In the span of like two years I went from a raw, undrafted rookie to a starting NFL punter. Since then, I’ve just tried to get better every day and do my part. Maybe I don’t look like the average punter, but that’s cool with me, because I’m not trying to be average. I want kids watching the game on Sundays to look at me and say, “Hey, that dude is pretty cool. He’s got some swag. I want to be a punter, too.”

There’s a whole new generation of punters in the NFL who have a little swag.

Brad Wing? Swag.

Bryan Anger? Swag.

I know that, for a lot of fans, the punter running out onto the field is just a signal to get up and get some chips or check fantasy football scores. But the way I look at it, those four to five times I run out there could be the difference between us winning and losing.

Marquette King

Mentally, this position can be just as rough as any of ’em.
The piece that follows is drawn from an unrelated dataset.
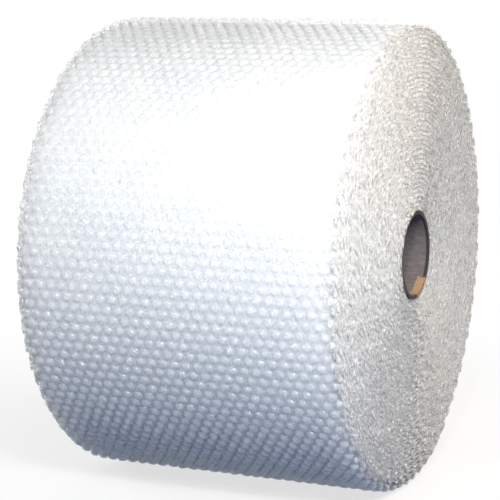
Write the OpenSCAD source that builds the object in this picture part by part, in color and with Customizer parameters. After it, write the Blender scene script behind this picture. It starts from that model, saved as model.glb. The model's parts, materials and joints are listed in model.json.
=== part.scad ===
// Roll of small-bubble cushioning film, wound on a paper tube and lying on its side.
// The roll's axis runs along X, +Z is up, and the origin is at the middle of the roll's
// underside. All sizes are in millimetres.

/* [Paper tube] */
// Bore of the tube, which a dispenser's rod goes through
core_bore_d = 76.2; // [50:0.1:110]
// Wall of the tube
core_wall = 3.2; // [1.6:0.1:8]
// How far each end of the tube sits back from the film's edges
core_recess = 1.5; // [0:0.1:6]
// Gap between the tube and the innermost turn
seat_gap = 0.1; // [0.05:0.05:0.5]

/* [Bubble film] */
// Width of the film, which is the length of the roll
film_w = 305; // [150:1:600]
// Thickness of one turn, as wound
turn_t = 4.4; // [3:0.1:7]
// Number of turns
turns = 40; // [10:1:60]
// Depth of the groove between the edges of two turns, at each end of the roll
edge_groove = 2.4; // [0.5:0.1:4]
// Radius of the soft shoulder between the side of the roll and each end
shoulder_r = 14; // [6:0.5:22]

/* [Bubble rows] */
// Distance from one row of bubbles to the next, round the roll
row_pitch = 9.5; // [7:0.1:14]
// Height of a row above the hollow beside it
row_h = 3.4; // [1:0.1:3.8]

/* [Resting] */
// Width of the flat spot that the roll's weight presses underneath
flat_w = 64; // [20:1:120]
// Where the loose end of the film lies, in degrees up from level at the back
tail_angle = -61.25; // [-75:0.25:-30]

/* [Hidden] */
$fn = 96;

// The turns are drawn as a two-centre spiral. The first half of each turn is centred on the
// tube. The second half is centred half a turn's thickness nearer the loose end, so each half
// runs on from the one before and the last one ends in a step of one thickness.
centre_step = turn_t / 2;
core_r = core_bore_d / 2 + core_wall;
seat_r = core_r + seat_gap;
first_half_r = seat_r + turns * turn_t;
second_half_r = first_half_r + centre_step;

// The roll sits on its flat spot, with its box centred on the origin.
flat_depth = second_half_r - sqrt(pow(second_half_r, 2) - pow(flat_w / 2, 2));
axis_z = second_half_r - centre_step * sin(tail_angle) - flat_depth;
axis_y = (second_half_r - first_half_r - centre_step * cos(tail_angle)) / 2;

// Rows of bubbles on each half of the outer turn, and the points that draw one row
half_rows = round(PI * first_half_r / row_pitch);
row_steps = 4;

// Cuts pass this far beyond what they cut.
overcut = 1;

// How far the edge of a turn sits back at the shoulder, from its depth below the side
function setback(depth) =
    depth >= shoulder_r
        ? 0
        : shoulder_r - sqrt(pow(shoulder_r, 2) - pow(shoulder_r - depth, 2));

// One end of the turns in section, from the tube outwards: edges of turns with grooves between
function edge_points(outer_r) = [
    for (step = [2 * turns - 1 : -1 : 1])
        let (depth = step * turn_t / 2)
        let (groove = step % 2 == 0 ? edge_groove : 0)
        [outer_r - depth, film_w / 2 - setback(depth) - groove]
];

function reversed(points) = [for (i = [len(points) - 1 : -1 : 0]) points[i]];

function mirrored(points) = [for (p = points) [p[0], -p[1]]];

// Half a revolution of every turn, from inside the tube's seat to beyond the bubble rows
module half_turns(outer_r) {
    rim_x = film_w / 2 - shoulder_r;
    profile = concat(
        [[seat_r - turn_t, film_w / 2]],
        edge_points(outer_r),
        [[outer_r + overcut, rim_x - overcut]]
    );
    rotate_extrude(angle = 180)
        polygon(concat(profile, reversed(mirrored(profile))));
}

// Outline of half of the outer turn, scalloped by its rows of bubbles
function half_outline(outer_r, centre_y, start) = [
    for (i = [0 : half_rows * row_steps])
        let (rows_passed = i / row_steps)
        let (bump = row_h * sqrt(abs(sin(180 * rows_passed))))
        let (angle = start + 180 * rows_passed / half_rows)
        let (r = outer_r - row_h + bump)
        [centre_y + r * cos(angle), r * sin(angle)]
];

module row_outline() {
    polygon(concat(
        half_outline(first_half_r, 0, 0),
        half_outline(second_half_r, centre_step, 180)
    ));
}

module wound_turns() {
    half_turns(first_half_r);
    translate([centre_step, 0, 0])
        rotate(180)
            half_turns(second_half_r);
}

// Turns a piece drawn round Z so that its axis is the roll's, with the loose end in place
module on_roll_axis() {
    translate([0, axis_y, axis_z])
        rotate([90, 0, 90])
            rotate(tail_angle)
                children();
}

module above_floor() {
    size = 2 * (second_half_r + turn_t) + film_w;
    translate([-size / 2, -size / 2, 0])
        cube(size);
}

// Spiral-wound paper tube
module paper_core() {
    color("#b79a74")
        on_roll_axis()
            difference() {
                cylinder(r = core_r, h = film_w - 2 * core_recess, center = true);
                cylinder(d = core_bore_d, h = film_w + 2 * overcut, center = true);
            }
}

// The whole length of film as one soft solid, its turns and rows of bubbles as grooves
module bubble_film() {
    color("#e3e8ee")
        intersection() {
            on_roll_axis()
                difference() {
                    intersection() {
                        wound_turns();
                        linear_extrude(height = film_w + 2 * overcut, center = true)
                            row_outline();
                    }
                    cylinder(r = seat_r, h = film_w + 2 * overcut, center = true);
                }
            above_floor();
        }
}

paper_core();
bubble_film();
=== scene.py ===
# A soft roll of small-bubble cushioning film, wound on a paper tube and lying on its side.
# Sizes are in metres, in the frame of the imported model: X along the roll's axis, Z up.
import json
import math

import bpy
import numpy as np
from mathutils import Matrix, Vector


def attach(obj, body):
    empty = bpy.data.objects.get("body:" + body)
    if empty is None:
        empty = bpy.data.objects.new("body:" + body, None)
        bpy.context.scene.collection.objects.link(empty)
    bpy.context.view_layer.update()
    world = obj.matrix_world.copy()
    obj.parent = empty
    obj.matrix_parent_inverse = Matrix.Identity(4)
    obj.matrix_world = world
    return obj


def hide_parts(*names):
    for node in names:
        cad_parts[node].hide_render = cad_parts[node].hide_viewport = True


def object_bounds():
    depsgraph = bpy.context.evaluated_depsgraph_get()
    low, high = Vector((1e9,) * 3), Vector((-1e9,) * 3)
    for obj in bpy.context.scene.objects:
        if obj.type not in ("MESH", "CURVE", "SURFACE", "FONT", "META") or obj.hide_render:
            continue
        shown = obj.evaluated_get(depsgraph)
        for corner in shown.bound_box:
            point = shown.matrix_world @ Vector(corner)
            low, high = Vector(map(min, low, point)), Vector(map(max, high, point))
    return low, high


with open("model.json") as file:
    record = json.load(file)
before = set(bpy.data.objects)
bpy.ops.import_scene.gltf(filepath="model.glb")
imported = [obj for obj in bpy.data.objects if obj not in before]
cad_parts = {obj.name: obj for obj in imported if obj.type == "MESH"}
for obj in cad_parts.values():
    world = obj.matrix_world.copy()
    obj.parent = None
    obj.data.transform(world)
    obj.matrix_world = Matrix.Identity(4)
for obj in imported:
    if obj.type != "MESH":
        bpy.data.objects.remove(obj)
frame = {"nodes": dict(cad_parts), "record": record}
cad_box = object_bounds()


# Camera
# The roll is seen from a little above its axis and from round to its right, through a long lens.
# The values come from fitting the roll's outline in the photograph, which is 500 pixels wide.
camera_azimuth = math.radians(22.97)
camera_elevation = math.radians(8.7)
camera_distance = 1.6296
focal_length_px = 1692.1
picture_width_px = 500
roll_centre_px = (266.5, 245.5)
sensor_width_mm = 36

core_bore = next(m for m in frame["record"]["mounts"] if m["name"] == "core_bore")
roll_centre = Vector(core_bore["pos_m"])
towards_camera = Vector((
    math.sin(camera_azimuth) * math.cos(camera_elevation),
    -math.cos(camera_azimuth) * math.cos(camera_elevation),
    math.sin(camera_elevation),
))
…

When we lose, I take it hard. It doesn’t affect me at all when the clock is running, but in the locker room afterward — when I’m sitting beside guys who are exhausted and covered in dirt, sweat and sometimes even blood — I start to replay the game back: Could I have made the difference in the game just by moving my toe a millimeter to the left on that third quarter kick?
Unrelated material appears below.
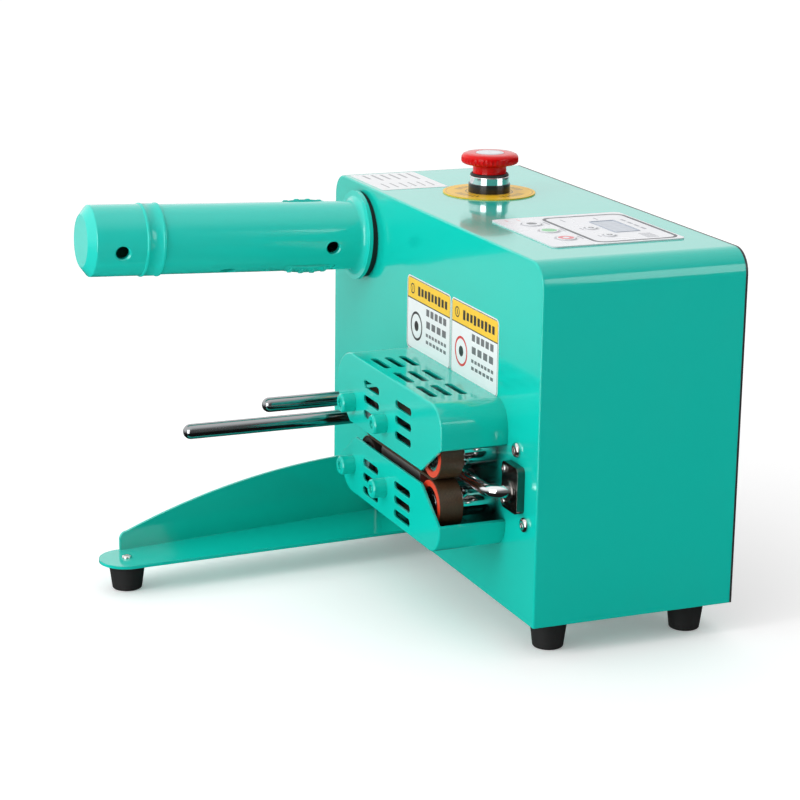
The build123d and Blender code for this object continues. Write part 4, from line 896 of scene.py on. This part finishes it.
# ---- key panel ----
class MACHINE_OT_key_panel(bpy.types.Operator):
    """Lay the display window, its border and the printed signs on the key panel"""
    bl_idname = "machine.key_panel"
    bl_label = "Dress the key panel"

    def execute(self, context):
        colours = context.scene.machine_colours
        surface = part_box("keypad_overlay")[1].z / MM
        self.border(surface)
        self.window(surface)
        self.key_rims(surface)
        self.key_caps(tuple(colours.film))
        self.small_prints(node_finishes(colours)["panel_film"])
        return {"FINISHED"}

    def key_caps(self, film):
        """White key caps, each with a printed spot in its own colour."""
        grey = (0.10, 0.11, 0.13)
        green = (0.16, 0.56, 0.24)
        red = (0.72, 0.13, 0.16)
        spots = ((grey, 0.0, 3.4), (green, 0.0, 4.9), (red, 2.1, 5.0), (grey, 0.6, 2.0), (grey, 0.6, 2.0))
        for name, (ink, inner, outer) in zip(KEYS, spots):
            spot_mark = ring(seen_from_above(name)[0], inner, outer, ink)
            cap = printed(flat_ink(name + "_cap", film, 0.26), [spot_mark])
            dress(frame["nodes"][name], cap)

    def border(self, surface):
        """Grey line with rounded corners round the display half of the panel."""
        line = 2.2
        low = (40.0, 92.6)
        high = (122.5, 150.5)
        border = rounded_plate("panel_border", low, high, "top", surface, thickness=0.06, corner=8)
        edit(border)
        select(border, "FACE", lambda face: abs(face.normal.z) > LEVEL)
        bpy.ops.mesh.inset(thickness=line * MM, depth=0.0)
        bpy.ops.mesh.bridge_edge_loops()
        close_edit()
        close_piece(border, "root", flat_ink("border_ink", (0.06, 0.065, 0.08)))

    def window(self, surface):
        """Display window: a low frame with a recessed grey glass and rows of unlit figures."""
        rim = 1.0
        bevel = 0.15
        recess = 0.22
        low = (59.5, 118)
        high = (96.5, 136)
        window = rounded_plate("display_window", low, high, "top", surface, thickness=0.3, corner=1.5)
        edit(window)
        select(window, "FACE", lambda face: face.normal.z > LEVEL)
        bpy.ops.mesh.inset(thickness=rim * MM, depth=0.0)
        bpy.ops.mesh.inset(thickness=bevel * MM, depth=-recess * MM)
        close_edit()
        glass = finish("display_glass", (0.30, 0.36, 0.46), 0.09, coat=0.5, drift=0.06, depth=0.000002,
                       edge=0.0002, wear=0.0)
        figures = []
        for column in range(5):
            for row in range(2):
                middle = (64.5 + 6.6 * column, 123.6 + 6.8 * row)
                figures.append(bar(middle, (2.2, 2.2), 0.5, (0.26, 0.32, 0.41)))
        close_piece(window, "root", printed(glass, figures))

    def key_rims(self, surface):
        """Raised rim round each key, pressed into the film."""
        height = 0.18
        material = flat_ink("key_rim_ink", (0.62, 0.63, 0.66))
        for key in KEYS:
            middle, radius = seen_from_above(key)
            rim = turned(key + "_rim", (*middle, surface), [
                (radius + 0.55, 0.0), (radius + 1.5, 0.0), (radius + 1.4, height), (radius + 0.65, height)])
            bore_through(rim)
            close_piece(rim, "root", material)

    def small_prints(self, film):
        """Short printed bars beside the keys and the window."""
        grey = (0.33, 0.34, 0.38)
        pink = (0.72, 0.45, 0.45)
        marks = []
        for across, up, half, ink in ((56, 90.5, 5, grey), (79, 90.8, 4.6, grey), (103.5, 90.6, 4.6, grey),
                                      (41.5, 78, 3.0, pink), (41.5, 70, 2.4, pink),
                                      (79.5, 103.4, 2.6, grey), (103.5, 103.8, 2.6, grey),
                                      (52, 104, 4, grey), (52, 127, 3.4, grey)):
            marks.append(bar((across, up), (half, 0.6), 0.2, ink))
        for index in range(7):
            marks.append(bar((104 + 2.0 * index, 134), (0.6, 4.2), 0.2, grey))
        for index in range(4):
            marks.append(bar((62 + 9 * index, 141.5), (3.4, 1.0), 0.2, grey))
        dress(frame["nodes"]["keypad_overlay"], printed(finish("panel_print", **film), marks))


# ---- emergency stop ----
class MACHINE_OT_emergency_stop(bpy.types.Operator):
    """Turn the mushroom head, its cap disc and the rubber seal of the emergency stop"""
    bl_idname = "machine.emergency_stop"
    bl_label = "Make the emergency stop"

    def execute(self, context):
        middle = (*seen_from_above("estop_head")[0], TOP)
        flutes = context.scene.machine_sizes.head_flutes
        self.head(middle, flutes, tuple(context.scene.machine_colours.red))
        self.cap_disc(middle)
        self.seal(middle)
        return {"FINISHED"}

    def head(self, middle, flutes, colour):
        """Red mushroom head with a waisted neck and finger flutes round its rim."""
        rim = 19.15
        flute_low = 19.8
        flute_high = 23.6
        flute_inner = 16.0
        pinch = 0.975
        profile = [
            (3.2, 6.7), (11.4, 6.7), (11.45, 12.4), (11.3, 13.6), (11.2, 18.0), (11.5, 18.7), (12.4, 19.2),
            (14.6, 19.5), (17.2, 19.8), (18.6, 20.5), (rim, 21.6), (rim, 23.6), (18.9, 24.9), (18.1, 26.0),
            (16.6, 26.7), (14.0, 27.0), (10.1, 27.1), (9.6, 26.7), (3.2, 26.7)]
        head = turned("estop_mushroom", middle, profile, segments=flutes * 4)

        def in_flute(face):
            across, up, height = face.calc_center_median() / MM - Vector(middle)
            place = math.atan2(up, across) / (2 * math.pi) * flutes % 1.0
            return flute_low < height < flute_high and place < 0.5 and math.hypot(across, up) > flute_inner

        edit(head)
        select(head, "FACE", in_flute)
        bpy.ops.transform.resize(value=(pinch, pinch, 1.0),
                                 center_override=[value * MM for value in middle])
        close_edit()
        red = finish("estop_red", colour, 0.1, ior=1.3, depth=0.000004, edge=0.0003, wear=0.0)
        close_piece(head, "estop_knob", red, replaced=("estop_head",), sharp=40.0)

    def cap_disc(self, middle):
        """Pale disc let into the head, with a printed ring and a dot."""
        grey = (0.42, 0.45, 0.48)
        profile = [(9.4, 26.6), (9.4, 27.1), (9.1, 27.25), (6.0, 27.28), (1.0, 27.29)]
        disc = turned("estop_disc", middle, profile)
        pale = finish("estop_disc_pale", (0.66, 0.70, 0.74), 0.2, coat=0.3, drift=0.04, depth=0.000005,
                      edge=0.0002, wear=0.0)
        marks = [ring(middle, 7.3, 7.8, grey), ring(middle, 0.0, 1.3, grey)]
        close_piece(disc, "estop_knob", printed(pale, marks))

    def seal(self, middle):
        """Black rubber lip between the bright collar and the neck."""
        profile = [(11.6, 11.75), (12.9, 11.75), (12.95, 12.4), (12.6, 13.2), (12.1, 13.6), (11.7, 13.6)]
        lip = turned("estop_seal", middle, profile)
        bore_through(lip)
        rubber = finish("seal_rubber", (0.012, 0.012, 0.012), 0.5, drift=0.2, depth=0.00003, wear=0.1,
                        worn=(0.05, 0.05, 0.05))
        close_piece(lip, "root", rubber)


# ---- belts ----
class MACHINE_OT_belts(bpy.types.Operator):
    """Wrap the two sealing belts of coated glass cloth round their rollers"""
    bl_idname = "machine.belts"
    bl_label = "Make the belts"

    def execute(self, context):
        sheet = context.scene.machine_sizes.belt_sheet
        cloth = belt_cloth(context.scene.machine_colours)
        for name in ("upper_belt", "lower_belt"):
            self.belt(name, sheet, cloth)
        return {"FINISHED"}

    def belt(self, name, sheet, cloth):
        """Closed band in metres: a ring whose halves are drawn apart, given its thickness last."""
        low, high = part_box(name)
        reach = (high.z - low.z) / 2
        radius = reach - sheet / 2
        half_span = (high.x - low.x) / 2 - reach
        middle = (low + high) / 2
        inset = 0.05 * MM
        past_middle = 0.01 * MM
        steps = 3
        step = (high.y - low.y - 2 * inset) / steps
        clear_selection()
        bpy.ops.mesh.primitive_circle_add(vertices=128, radius=radius, fill_type="NOTHING",
                                          location=(middle.x, low.y + inset, middle.z),
                                          rotation=(math.radians(90), 0.0, 0.0))
        band = bpy.context.object
        band.name = name + "_cloth"
        bpy.ops.object.transform_apply(location=True, rotation=True, scale=True)
        edit(band)
        for side in (1, -1):
            select(band, "VERT", lambda vertex: (vertex.co.x - middle.x) * side > past_middle)
            bpy.ops.transform.translate(value=(half_span * side, 0.0, 0.0))
        bpy.ops.mesh.select_all(action="SELECT")
        for _ in range(steps):
            bpy.ops.mesh.extrude_edges_move(TRANSFORM_OT_translate={"value": (0.0, step, 0.0)})
        close_edit()
        self.unroll(band, middle, radius, half_span)
        thick = band.modifiers.new("sheet", "SOLIDIFY")
        thick.thickness = sheet
        thick.offset = 0.0
        thick.use_even_offset = True
        close_piece(band, "root", cloth, replaced=(name,), sharp=50.0)

    def unroll(self, band, middle, radius, half_span):
        """Write the distance along the belt and the place across it into the piece's own map."""
        layer = band.data.uv_layers.new(name="belt_run")
        turn = math.pi * radius
        for loop in band.data.loops:
            place = band.data.vertices[loop.vertex_index].co - middle
            if place.x > half_span:
                run = radius * math.atan2(place.x - half_span, place.z) + half_span
            elif place.x < -half_span:
                run = radius * math.atan2(-place.x - half_span, -place.z) + 3 * half_span + turn
            elif place.z > 0:
                run = place.x
            else:
                run = 2 * half_span + turn - place.x
            layer.data[loop.index].uv = (run, place.y)


# ---- roll arm ----
def arm_axis():
    """Where the roll arm's axis starts, and its direction."""
    spin = JOINTS["arm_spin"]
    return Vector(spin["pos_m"]), Vector(spin["axis"]).normalized()


class MACHINE_OT_grip_ribs(bpy.types.Operator):
    """Mould the small ribs that bite into the roll's core on each grip pad"""
    bl_idname = "machine.grip_ribs"
    bl_label = "Mould the grip ribs"

    def execute(self, context):
        count = context.scene.machine_sizes.grip_ribs
        colour = tuple(context.scene.machine_colours.plastic)
        plastic = finish("grip_plastic", colour, 0.3, drift=0.06, grain=1500.0, worn=(0.35, 0.85, 0.8))
        pad_middle = 42.7 * MM
        pad_half_length = 17.5 * MM
        pad_crown = 24.2 * MM
        end_drop = 1.8 * MM
        pitch = 8.0 * MM
        start, axis = arm_axis()
        pattern = self.rib()
        for side in ("lower", "upper"):
            outward = -Vector(JOINTS[side + "_grip_press"]["axis"]).normalized()
            turn = Matrix((axis, axis.cross(outward), outward)).transposed().to_4x4()
            for index in range(count):
                offset = (index - (count - 1) / 2) * pitch
                crown = pad_crown - end_drop * (offset / pad_half_length) ** 2
                place = start + axis * (pad_middle + offset) + outward * crown
                rib = pattern.copy()
                rib.data = pattern.data.copy()
                rib.name = f"grip_rib_{side}_{index + 1}"
                context.scene.collection.objects.link(rib)
                rib.data.transform(Matrix.Translation(place) @ turn)
                close_piece(rib, side + "_grip", plastic)
        bpy.data.objects.remove(pattern)
        return {"FINISHED"}

    def rib(self):
        """Low bar with a rounded ridge, modelled once at the origin."""
        width, length, height = 3.2, 9.8, 1.6
        rounding = 0.45
        clear_selection()
        bpy.ops.mesh.primitive_cube_add(size=1.0)
        rib = bpy.context.object
        rib.scale = (width * MM, length * MM, height * MM)
        bpy.ops.object.transform_apply(location=False, rotation=False, scale=True)
        edit(rib)
        select(rib, "EDGE", lambda side: all(vertex.co.z > 0 for vertex in side.verts))
        bpy.ops.mesh.bevel(offset=rounding * MM, segments=3, affect="EDGES")
        close_edit()
        return rib


class MACHINE_OT_arm_band(bpy.types.Operator):
    """Turn the raised band with two rounded ridges round the arm's end cap"""
    bl_idname = "machine.arm_band"
    bl_label = "Turn the arm band"

    def execute(self, context):
        cap = 23.7
        cap_start = 146.2
        ridges = [(-0.4, 0.0), (0.1, 0.0), (0.55, 0.35), (0.75, 0.9), (0.75, 1.6), (0.55, 2.2), (0.25, 2.5),
                  (0.2, 11.0), (0.55, 11.3), (0.75, 11.8), (0.75, 12.5), (0.55, 13.0), (0.1, 13.4),
                  (-0.4, 13.4)]
        band = turned("arm_band", (0.0, 0.0, 0.0), [(cap + rise, along) for rise, along in ridges],
                      segments=128)
        bore_through(band)
        start, axis = arm_axis()
        side = Vector((0.0, 0.0, 1.0)).cross(axis).normalized()
        turn = Matrix((side, axis.cross(side), axis)).transposed().to_4x4()
        band.data.transform(Matrix.Translation(start + axis * cap_start * MM) @ turn)
        colour = tuple(context.scene.machine_colours.plastic)
        plastic = finish("band_plastic", colour, 0.17, drift=0.03, grain=1500.0, depth=0.000006,
                         edge=0.0003, wear=0.0)
        close_piece(band, "roll_arm", plastic, sharp=60.0)
        return {"FINISHED"}


# ---- panel and start-up ----
class MACHINE_PT_panel(bpy.types.Panel):
    """Lists the machine's sizes, colours and building steps"""
    bl_idname = "MACHINE_PT_panel"
    bl_label = "Air Cushion Machine"
    bl_space_type = "VIEW_3D"
    bl_region_type = "UI"
    bl_category = "Machine"

    def draw(self, context):
        layout = self.layout
        for group in (context.scene.machine_sizes, context.scene.machine_colours):
            box = layout.box()
            for name in group.bl_rna.properties.keys():
                if name not in ("rna_type", "name"):
                    box.prop(group, name)
        for step in STEPS:
            layout.operator(step.bl_idname)


STEPS = (MACHINE_OT_finishes, MACHINE_OT_stage, MACHINE_OT_stickers, MACHINE_OT_key_panel,
         MACHINE_OT_emergency_stop, MACHINE_OT_belts, MACHINE_OT_grip_ribs, MACHINE_OT_arm_band)
CLASSES = (MachineSizes, MachineColours) + STEPS + (MACHINE_PT_panel,)


def register():
    """Add the classes and the scene's settings."""
    for item in CLASSES:
        bpy.utils.register_class(item)
    bpy.types.Scene.machine_sizes = bpy.props.PointerProperty(type=MachineSizes)
    bpy.types.Scene.machine_colours = bpy.props.PointerProperty(type=MachineColours)


def unregister():
    """Remove the scene's settings and the classes."""
    del bpy.types.Scene.machine_colours
    del bpy.types.Scene.machine_sizes
    for item in reversed(CLASSES):
        bpy.utils.unregister_class(item)


def main():
    """Build everything in order."""
    register()
    bpy.ops.machine.finishes()
    bpy.ops.machine.stage()
    bpy.ops.machine.stickers()
    bpy.ops.machine.key_panel()
    bpy.ops.machine.emergency_stop()
    bpy.ops.machine.belts()
    bpy.ops.machine.grip_ribs()
    bpy.ops.machine.arm_band()


if __name__ == "__main__":
    main()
For me, fourth down is my chance to be a star. I know I’m not going to lead a comeback drive or create a turnover to swing the game. But I am proud of what I do. I want my teammates to know that I want those wins as bad as every one of them. Kickers don’t have to deal with the same level of physical pain as position players, but we feel the same pressure to win as everybody else. Honestly, every time we lose, I have to call my mom on the drive back home just to calm down and stop my brain from wondering, What if I had just done this? Or this? What if?

To the average fan watching on TV, maybe it’s only punting. But punting is my entire life. And I still just want to prove that I have the best leg in the neighborhood.